Bez Ducha Świętego- Bóg jest daleko. Chrystus pozostaje w przeszłości,
Ewangelia jest martwą literą, Kościół zwykłą organizacją, władza panowaniem,
misja propagandą, kult archaizmem, a działanie moralne człowieka - działaniem
niewolników. Ale w Duchu Świętym kosmos zostaje uszlachetniony przez zrodzenie
Królestwa, a Chrystus Zmartwychwstały uobecnia się, Ewangelia staje się mocą
życia, Kościół urzeczywistnia komunię trynitarną, władza przekształca się w
służbę, liturgia jest pamiątką i antycypacją, działanie ludzkie zostaje
przebóstwione.
Zielone Świątki- to było jak trzęsienie
ziemi: niespodziewane, paraliżujące, zatrzymujące dech w piersiach mężczyzn
zabarykadowanych w Wieczerniku przed możliwymi prześladowaniami. Hagia- Pneuma- Panhagion- Zoe- zstąpiło
niczym lawa z krateru nieba wszystko czyniąc napełnionym ogniem i światłem.
Wszystko zostaje przeniknięte łaską, wszystko drży, wibruje, budzi się w
ogromnym oddechu życia, jak dziecko z tysiącem uśmiechów, jak szum który
podrywa wody morza czyniąc z nich nieokiełznany żywioł, namiętność która rzuca
ku sobie w objęcia kochanków. To spektakularne wydarzenie utrwalone na kartach
najstarszego apostolskiego świadectwa, pozwala nam pośrednio poczuć atmosferę
tej prawdziwie doświadczonej i zinterpretowanej w duchu wiary historii.
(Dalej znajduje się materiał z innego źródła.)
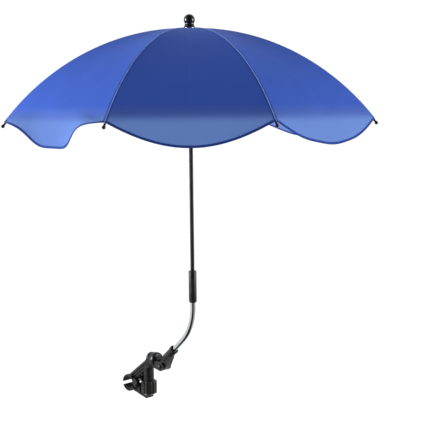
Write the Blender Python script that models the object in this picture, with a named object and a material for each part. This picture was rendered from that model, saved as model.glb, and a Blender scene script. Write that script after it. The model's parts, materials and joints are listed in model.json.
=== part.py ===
"""Stroller parasol: a bar clamp, a swivel and tilt joint, a bent tube, and an eight-rib folding canopy.

The frame: the origin is the middle of the gripped handlebar, +X runs along the bar, -Y is forward and
+Z is up. The clamp, its arm, the tube and the shaft all lie in the plane X = 0.
"""

import math

import bmesh
import bpy
from mathutils import Matrix, Vector

MM = 0.001
GAP = 0.3 * MM
CHAMFER = 1 * MM
PAST = 1 * MM
FLUSH = 0.01 * MM
STEPS = 24
SMALL_STEPS = 16
TINY_STEPS = 8

# Jaws: they close round the bar, which runs along X
BAR_RADIUS = 12.5 * MM
PAD_THICKNESS = 1.7 * MM
JAW_WALL = 2.6 * MM
JAW_WIDTH = 36 * MM
BAND_RISE = 1.2 * MM
BAND_GROOVE = 3 * MM
PAD_WIDTH = 32 * MM
UPPER_JAW_ANGLES = (4, 170)
LOWER_JAW_ANGLES = (-158, -22)
PAD_SETBACK = 3
PAD_GROOVE = 0.5 * MM

# Hinge of the lower jaw, between the bar and the screw
PIN_Y = -23.5 * MM
PIN_Z = -2 * MM
PIN_RADIUS = 2 * MM
PIN_HEAD_RADIUS = 3.1 * MM
PIN_HEAD = 1.5 * MM
BORE_CLEARANCE = 0.3 * MM
KNUCKLE_RADIUS = 4.2 * MM
KNUCKLE_WIDTH = 18 * MM
LUG_ROOT_Z = 7 * MM
LUG_SHOULDER_Z = 14 * MM
LUG_FRONT_Z = 8 * MM
LUG_HEEL_Z = 2.6 * MM
LEVER_HEEL = 1.6 * MM
LEVER_DROP = 1.2 * MM
LEVER_FILLET = 4 * MM
SPRING_WIRE = 1.1 * MM
SPRING_TURNS = 4
SPRING_PITCH = 1.7 * MM
SPRING_LEG = 9 * MM
SPRING_SLOT = 8.4 * MM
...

Świadectwo wzmacnia naszą wiarę, że „istnieje owocne doświadczenie Absolutu”
(J. Maritain). Tak bardzo przełomowa chwila wydobywa z łona rozczarowania, lęku
i zwątpienia, ludzi napełnionych mocą; przekonanych o sile Chrystusowej
Obietnicy. W pieczęci charyzmatycznej miłości, „Bóg złączył się z człowiekiem
na wieki”(Ch. Peguy). Człowiek i świat stał się przenikniętym energiami
Królestwem Bożym- Soma pneumatikón. W
oczach apostołów zabłysło niestworzone światło, a cudowna woń świętości uwiodła
ich zmysły i przyoblekła w zbroję odwagi. Tajemnica działania Ducha jest
tajemnicą przeobrażenia samego człowieka. „Przebóstwienie jest duchowym
wzrastaniem, które dokonuje w Kościele Duch przez zbawczy akt Chrystusa” (N.
Nissiotis). Odtąd cała teologia łaski stanie się doktryną o przebóstwieniu- o
„nowym stworzeniu” rozgrzanym do czerwoności człowieku wiary poruszającym się w
przestrzeni obecności Trójcy Świętej. Tak więc w Pentekoste nie czcimy osobno
trzeciej Boskiej Osoby, lecz świętujemy Trójjedynego Boga, który przez zesłanie
Ducha czyni Kościół uświęconym i przeobrażonym. Święty Grzegorz Teolog pisał:
„Stary testament głosił Ojca w sposób zupełnie wyraźny, Syna raczej jakby przez
zasłonę. Nowy Testament ukazał nam Syna całkiem jasno, ale bóstwo Ducha
Świętego tylko zaznaczył. Teraz wreszcie Duch Święty między nami przebywa
wyraźniej, objawiając nam prawdę o sobie.” Wszystko zostaje od środka
przeniknięte pięknem: człowiek, przyroda, kultura..., stając się
odzwierciedleniem „niebiańskiego życia na ziemi.”